Du silence des mères à la parole des femmes
L’inventaire des rêves est un roman dont les résonances multiples invitent à une méditation sur la condition féminine à l’ère du capitalisme mondialisé. Que signifie, pour une femme, réussir sa vie aujourd’hui ? Faut-il choisir entre la carrière et la maternité, entre l’amour et l’autonomie, entre le silence protecteur et la parole qui libère mais expose ? Chimamanda Ngozi Adichie explore ces dilemmes avec une férocité douce, sans jamais céder au pathos ou au discours militant. Sa force est dans le dévoilement, dans l’art de rendre le politique à travers les pulsations de l’intime. Son écriture, toute en ruptures de ton, passe de l’humour mordant des conversations familiales à la douleur sourde des solitudes, et c’est dans cette oscillation que réside sa vérité. On pense à la sociologie sensible d’Annie Ernaux pour cette façon de sonder la mémoire individuelle comme un symptôme du collectif. On pense à Rachel Cusk pour la construction du moi par l’écho des autres. On songe aussi à Saidiya Hartman et sa notion de « fabulation critique », cette manière de peupler les vides de l’archive pour redonner une vie et une complexité à celles que l’Histoire a réduites au silence. Chaque femme de ce roman est une archive vivante, porteuse de ses propres silences et des histoires non racontées des générations qui l’ont précédée.
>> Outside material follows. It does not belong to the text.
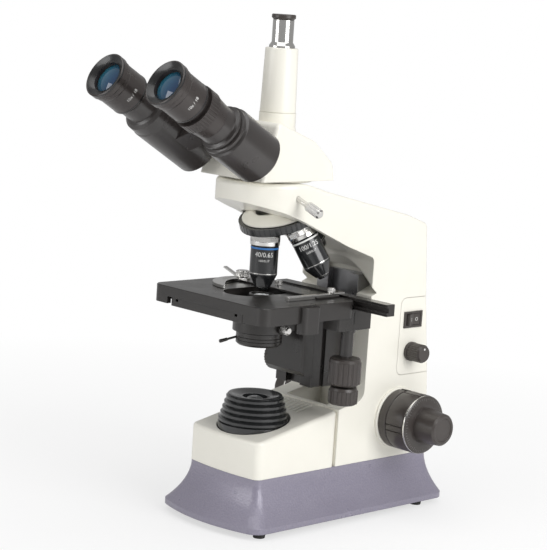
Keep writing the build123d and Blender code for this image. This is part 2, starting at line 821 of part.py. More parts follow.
def condenser_carrier():
    """Bracket with a split ring that holds the condenser."""
    body = block(-CARRIER_HALF, CARRIER_HALF, CARRIER_Y0, CARRIER_Y1, CARRIER_Z0, CARRIER_Z1)
    upright = body.edges().filter_by(Axis.Z).filter_by(lambda e: e.center().Y < CARRIER_Y0 + 1)
    body = chamfer(upright, 1.5)
    foot = body.edges().filter_by(Axis.X).filter_by(
        lambda e: e.center().Z < CARRIER_Z0 + 1 and e.center().Y < CARRIER_Y0 + 3
    )
    body = chamfer(foot, 4.0)
    body += block(-15, 15, 8, CARRIER_Y0 + 2, RING_Z0, CARRIER_Z1)
    body += rod(UP, RING_R, RING_Z0, CARRIER_Z1)
    body -= rod(UP, CONDENSER_NECK + RUN, RING_Z0 - 1, CARRIER_Z1 + 1)
    body += carrier_groove(0, CARRIER_Z0, CARRIER_Z1) & block(
        -20, 20, CARRIER_Y1 - 1, 60, CARRIER_Z0, CARRIER_Z1
    )
    return body - rod(screw_place(), 1.5 + RUN, 10, 40)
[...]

À travers la quête de Chia, Chimamanda Ngozi Adichie interroge le rôle même de l’écrivain. Peut-on inventer une fin à une histoire qui n’est pas la sienne ? Peut-on, par la fiction, réparer une injustice ? Le roman laisse ces questions en suspens, préférant l’incertitude fertile du questionnement à l’assurance stérile des réponses. « Mais, au bout du compte, à quelle aune mesure-t-on ce genre de choses, et comment saurais-je si j’y suis parvenue ? » se demande Chia. C’est là toute la beauté de ce livre : une invitation à accepter que nos inventaires personnels, qu’ils soient de rêves, d’amours ou de regrets, sont toujours, et heureusement, incomplets. Ils sont la matière même de la vie qui continue, fragile, obstinée, magnifique.